How do your friends and family support you? Has anyone said something to you that has really helped you?
PO: "The only thing stopping you is you." Every time I am in the gym, I want to get better for myself, to be the best person I can be. My mom is a single mom and every time I play my games I am playing for her. I put out 100%. Also, the haters [motivate me]. I just want to prove them wrong. They keep giving you new goals to achieve.
Do you have anything you would like to say to aspiring athletes?
PO: I would like to say to anyone in sports or in life, that you should just be in the moment. Just go for it.
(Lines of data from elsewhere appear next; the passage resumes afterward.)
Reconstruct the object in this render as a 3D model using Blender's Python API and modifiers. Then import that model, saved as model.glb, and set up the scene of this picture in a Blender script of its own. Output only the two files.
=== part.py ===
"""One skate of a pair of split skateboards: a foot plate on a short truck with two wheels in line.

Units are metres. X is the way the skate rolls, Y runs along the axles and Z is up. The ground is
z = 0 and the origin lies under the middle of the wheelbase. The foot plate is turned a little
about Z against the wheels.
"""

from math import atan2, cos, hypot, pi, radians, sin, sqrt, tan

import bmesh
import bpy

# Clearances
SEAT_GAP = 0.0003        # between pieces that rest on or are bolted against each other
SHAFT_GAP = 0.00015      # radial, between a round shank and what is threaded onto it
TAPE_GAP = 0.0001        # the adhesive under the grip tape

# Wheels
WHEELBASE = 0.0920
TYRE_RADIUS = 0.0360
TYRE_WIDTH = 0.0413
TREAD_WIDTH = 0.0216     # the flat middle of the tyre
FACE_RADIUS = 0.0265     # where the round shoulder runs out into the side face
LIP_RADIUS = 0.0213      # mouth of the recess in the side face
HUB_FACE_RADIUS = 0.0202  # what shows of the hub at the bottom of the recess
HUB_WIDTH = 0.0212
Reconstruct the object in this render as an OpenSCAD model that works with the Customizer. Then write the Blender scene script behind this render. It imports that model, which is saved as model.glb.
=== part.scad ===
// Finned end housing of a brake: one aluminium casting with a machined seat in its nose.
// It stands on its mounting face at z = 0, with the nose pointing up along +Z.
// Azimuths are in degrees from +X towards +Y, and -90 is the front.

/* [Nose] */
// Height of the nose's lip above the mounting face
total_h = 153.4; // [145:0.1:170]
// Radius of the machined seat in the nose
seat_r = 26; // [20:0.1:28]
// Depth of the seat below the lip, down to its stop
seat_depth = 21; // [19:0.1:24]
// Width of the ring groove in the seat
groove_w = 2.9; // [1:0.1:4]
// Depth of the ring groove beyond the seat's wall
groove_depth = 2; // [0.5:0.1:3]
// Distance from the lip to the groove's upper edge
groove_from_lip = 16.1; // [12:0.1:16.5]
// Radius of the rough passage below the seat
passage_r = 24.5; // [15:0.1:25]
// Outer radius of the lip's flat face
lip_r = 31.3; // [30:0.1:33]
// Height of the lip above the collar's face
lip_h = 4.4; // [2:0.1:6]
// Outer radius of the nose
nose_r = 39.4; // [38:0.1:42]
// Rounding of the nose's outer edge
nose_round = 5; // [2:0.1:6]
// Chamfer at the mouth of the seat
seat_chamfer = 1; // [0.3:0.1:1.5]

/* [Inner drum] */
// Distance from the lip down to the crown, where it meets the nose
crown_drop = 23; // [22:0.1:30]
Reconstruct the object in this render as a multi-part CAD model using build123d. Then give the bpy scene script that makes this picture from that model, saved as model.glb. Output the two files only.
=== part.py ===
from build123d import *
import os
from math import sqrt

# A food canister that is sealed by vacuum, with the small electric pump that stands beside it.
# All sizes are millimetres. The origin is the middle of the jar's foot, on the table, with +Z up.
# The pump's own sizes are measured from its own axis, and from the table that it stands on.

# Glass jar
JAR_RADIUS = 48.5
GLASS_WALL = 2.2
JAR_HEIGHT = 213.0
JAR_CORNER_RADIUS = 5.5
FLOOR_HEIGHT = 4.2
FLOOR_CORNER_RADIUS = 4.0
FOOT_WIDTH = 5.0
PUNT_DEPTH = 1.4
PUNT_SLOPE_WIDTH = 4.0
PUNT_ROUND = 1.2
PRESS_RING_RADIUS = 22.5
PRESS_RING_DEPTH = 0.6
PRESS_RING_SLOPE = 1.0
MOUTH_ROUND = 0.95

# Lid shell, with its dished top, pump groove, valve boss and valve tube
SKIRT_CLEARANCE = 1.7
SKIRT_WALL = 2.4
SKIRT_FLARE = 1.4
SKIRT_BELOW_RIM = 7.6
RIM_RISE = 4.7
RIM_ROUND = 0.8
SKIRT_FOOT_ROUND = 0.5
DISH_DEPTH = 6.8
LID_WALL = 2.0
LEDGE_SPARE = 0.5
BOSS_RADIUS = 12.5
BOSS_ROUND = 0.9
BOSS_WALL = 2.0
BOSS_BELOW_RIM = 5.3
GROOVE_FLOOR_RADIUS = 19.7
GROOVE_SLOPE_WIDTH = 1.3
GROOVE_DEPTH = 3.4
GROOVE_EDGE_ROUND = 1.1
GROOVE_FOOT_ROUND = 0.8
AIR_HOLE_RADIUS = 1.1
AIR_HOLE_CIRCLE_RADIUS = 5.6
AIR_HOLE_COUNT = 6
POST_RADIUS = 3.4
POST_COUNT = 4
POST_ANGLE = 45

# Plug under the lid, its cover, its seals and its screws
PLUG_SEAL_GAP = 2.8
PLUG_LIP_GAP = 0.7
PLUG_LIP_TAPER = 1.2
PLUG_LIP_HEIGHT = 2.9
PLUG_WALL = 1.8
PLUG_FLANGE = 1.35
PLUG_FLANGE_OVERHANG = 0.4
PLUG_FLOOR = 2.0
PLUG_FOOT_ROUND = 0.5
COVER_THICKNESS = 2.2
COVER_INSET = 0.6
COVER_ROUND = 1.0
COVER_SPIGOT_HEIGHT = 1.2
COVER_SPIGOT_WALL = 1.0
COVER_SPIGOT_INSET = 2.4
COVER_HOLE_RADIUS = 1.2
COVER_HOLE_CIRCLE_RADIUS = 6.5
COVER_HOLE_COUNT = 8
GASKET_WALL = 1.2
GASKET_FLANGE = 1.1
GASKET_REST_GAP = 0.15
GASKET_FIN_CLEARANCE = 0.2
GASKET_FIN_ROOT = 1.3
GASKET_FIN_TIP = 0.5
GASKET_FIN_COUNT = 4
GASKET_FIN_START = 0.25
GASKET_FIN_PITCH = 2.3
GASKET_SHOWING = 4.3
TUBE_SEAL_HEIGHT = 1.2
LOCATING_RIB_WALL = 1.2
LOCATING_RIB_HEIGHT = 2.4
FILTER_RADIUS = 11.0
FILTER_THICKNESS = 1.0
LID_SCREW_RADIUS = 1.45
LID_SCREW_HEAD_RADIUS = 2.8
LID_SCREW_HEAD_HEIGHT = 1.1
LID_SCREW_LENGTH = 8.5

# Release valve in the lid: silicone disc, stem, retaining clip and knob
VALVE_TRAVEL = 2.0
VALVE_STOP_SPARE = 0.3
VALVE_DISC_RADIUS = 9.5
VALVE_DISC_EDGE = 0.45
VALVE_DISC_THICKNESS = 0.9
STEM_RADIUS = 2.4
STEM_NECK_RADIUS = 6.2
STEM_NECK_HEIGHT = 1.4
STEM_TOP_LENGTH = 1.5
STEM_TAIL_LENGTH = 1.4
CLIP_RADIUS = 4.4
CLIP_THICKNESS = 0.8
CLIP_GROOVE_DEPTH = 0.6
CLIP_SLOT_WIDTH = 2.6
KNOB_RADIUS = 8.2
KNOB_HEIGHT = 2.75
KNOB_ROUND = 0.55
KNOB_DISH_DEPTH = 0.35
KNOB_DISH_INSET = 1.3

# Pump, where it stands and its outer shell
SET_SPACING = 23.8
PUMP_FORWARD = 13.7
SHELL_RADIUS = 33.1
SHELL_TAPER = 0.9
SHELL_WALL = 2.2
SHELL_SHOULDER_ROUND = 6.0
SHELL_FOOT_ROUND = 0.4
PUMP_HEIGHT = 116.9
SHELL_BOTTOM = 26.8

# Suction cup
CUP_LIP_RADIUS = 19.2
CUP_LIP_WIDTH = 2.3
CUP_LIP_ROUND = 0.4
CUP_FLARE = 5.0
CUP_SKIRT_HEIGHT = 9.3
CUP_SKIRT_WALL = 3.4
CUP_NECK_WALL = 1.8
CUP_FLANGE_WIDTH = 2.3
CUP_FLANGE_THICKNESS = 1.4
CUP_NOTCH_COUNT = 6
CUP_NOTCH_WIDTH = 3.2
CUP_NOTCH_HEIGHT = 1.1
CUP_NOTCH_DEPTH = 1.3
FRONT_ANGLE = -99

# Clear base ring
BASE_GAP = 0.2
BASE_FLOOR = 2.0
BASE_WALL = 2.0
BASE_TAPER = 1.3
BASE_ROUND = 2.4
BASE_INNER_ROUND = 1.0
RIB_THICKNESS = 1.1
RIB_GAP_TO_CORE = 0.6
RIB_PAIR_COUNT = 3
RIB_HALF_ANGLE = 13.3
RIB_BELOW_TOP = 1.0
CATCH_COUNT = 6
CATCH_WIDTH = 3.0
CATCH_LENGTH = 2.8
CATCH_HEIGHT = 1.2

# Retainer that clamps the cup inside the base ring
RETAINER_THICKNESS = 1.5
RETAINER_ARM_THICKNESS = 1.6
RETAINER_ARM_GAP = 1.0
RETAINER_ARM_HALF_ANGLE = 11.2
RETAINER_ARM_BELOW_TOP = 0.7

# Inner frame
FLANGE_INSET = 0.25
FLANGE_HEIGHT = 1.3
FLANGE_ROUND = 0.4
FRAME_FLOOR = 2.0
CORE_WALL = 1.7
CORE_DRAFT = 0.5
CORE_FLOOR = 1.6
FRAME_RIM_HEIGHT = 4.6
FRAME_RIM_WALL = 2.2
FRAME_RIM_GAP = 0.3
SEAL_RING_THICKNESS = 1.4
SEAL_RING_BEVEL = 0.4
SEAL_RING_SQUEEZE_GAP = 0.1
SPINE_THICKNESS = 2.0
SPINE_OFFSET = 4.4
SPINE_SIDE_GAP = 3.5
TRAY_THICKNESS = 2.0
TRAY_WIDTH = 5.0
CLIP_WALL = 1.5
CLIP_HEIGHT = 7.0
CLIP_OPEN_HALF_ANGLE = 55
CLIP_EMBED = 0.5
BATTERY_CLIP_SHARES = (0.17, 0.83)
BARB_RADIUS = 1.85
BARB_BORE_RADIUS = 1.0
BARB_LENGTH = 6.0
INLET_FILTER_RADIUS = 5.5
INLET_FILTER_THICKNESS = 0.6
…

Adrien Jacobs runs indoor track, outdoor track, and cross-country. As a junior, he is taking AP classes, consistently at his practices and meets, and working a job on the weekend. He has been running since freshman year. In the past, he has competed and won his event in states for indoor track, and qualified for nationals. He now has ambitions to qualify for nationals for outdoor track.
You did not expect to place 5th in the nation for the 500 m in the indoor season. What allowed this great improvement in speed and placement?
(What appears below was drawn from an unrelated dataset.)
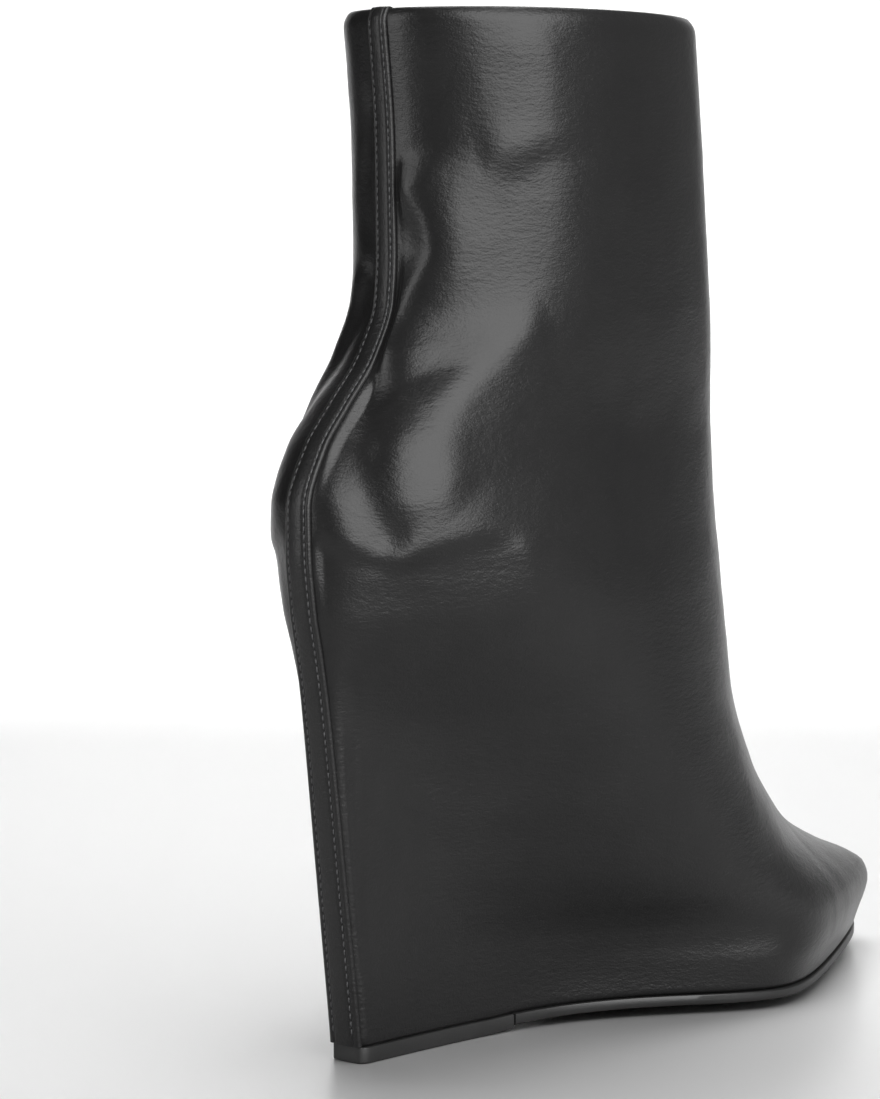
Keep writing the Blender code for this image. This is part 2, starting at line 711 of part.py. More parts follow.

AJ: To be honest I am not even sure because looking back the previous track season I was ranked 8th in the state final and that was really a drive for me. Going into the indoor season I didn't realize how much I had improved. It's hard to gauge how much your speed has improved when you have been running long distances for a whole season. Even towards the beginning of the indoor season there was not necessarily a big improvement. Then after the winter break, I got COVID and was out for two weeks. That really pushed me because I didn't want to fall behind. I [was able to] focus on the skills I wanted to improve on.
What do you love about running? Is there a particular reason you started doing so?
AJ: There is always a chance to improve yourself. There are certain things you can do to improve your performance. You can look at a race and see what you need to work on. When you are doing a team sport it can be a little bit different. With track it's a lot about your mindset and what you can do to improve yourself.
Who pushes you in a competitive aspect?
AJ: There is this one kid who doesn't go here, but last year in the outdoor season he beat me in the 400 every single time. [During that time] a friend of mine, Liam Markham, was telling me, "at that point it's not a matter of skills, it's a matter of mindset. He had the mindset." Going into now, I [am looking forward to] racing him again.
How do you balance your grades, track, a job?
AJ: It can be challenging at times. My brother is now going to law school, [he is the one who] has taught me to push myself. I take opportunities and know what my limit is so I am able to balance it out.
What are ways sports have allowed you to become a leader?
AJ: I became a captain my sophomore year and with that a lot of responsibility and leadership [came]. It took a little bit of navigating because you want to show your leadership but you don't want to be overbearing. I am still navigating those waters, but I try to encourage the best I can and draw out my teammates' potential; while giving them time to grow on their own.
How do your friends and family support you?
AJ: So many people have taught me. My coach has always been supportive. When I was a freshman, there was a senior who got me hooked on the 400 meter and 500 meter races which I focus on now. He told me I had potential, and took me under his wing. I [still] strive to be like him. My teammates, Margret Ann, Ella, Sam, Nolan, have laid the groundwork. Going into freshman year I didn't know what I was doing, but they took me in, encouraged me, and pushed me.
Do you have any aspirations for sports in college?
AJ: I have considered running in college. If I am recruited I will definitely take that. My coach said that with my grades and athletic ability I will definitely have a shot at getting into the college I want to. It would be cool to race against some really talented athletes.
PHOTO CREDIT: JEFF SIDES
A powerful sprinter crosses the line, finishing the 500m dash at JDL. Setting a school record for the 300m and winning the 500m at states, Adrien Jacobs has had a rewarding indoor track season and is set for success in the current outdoor season.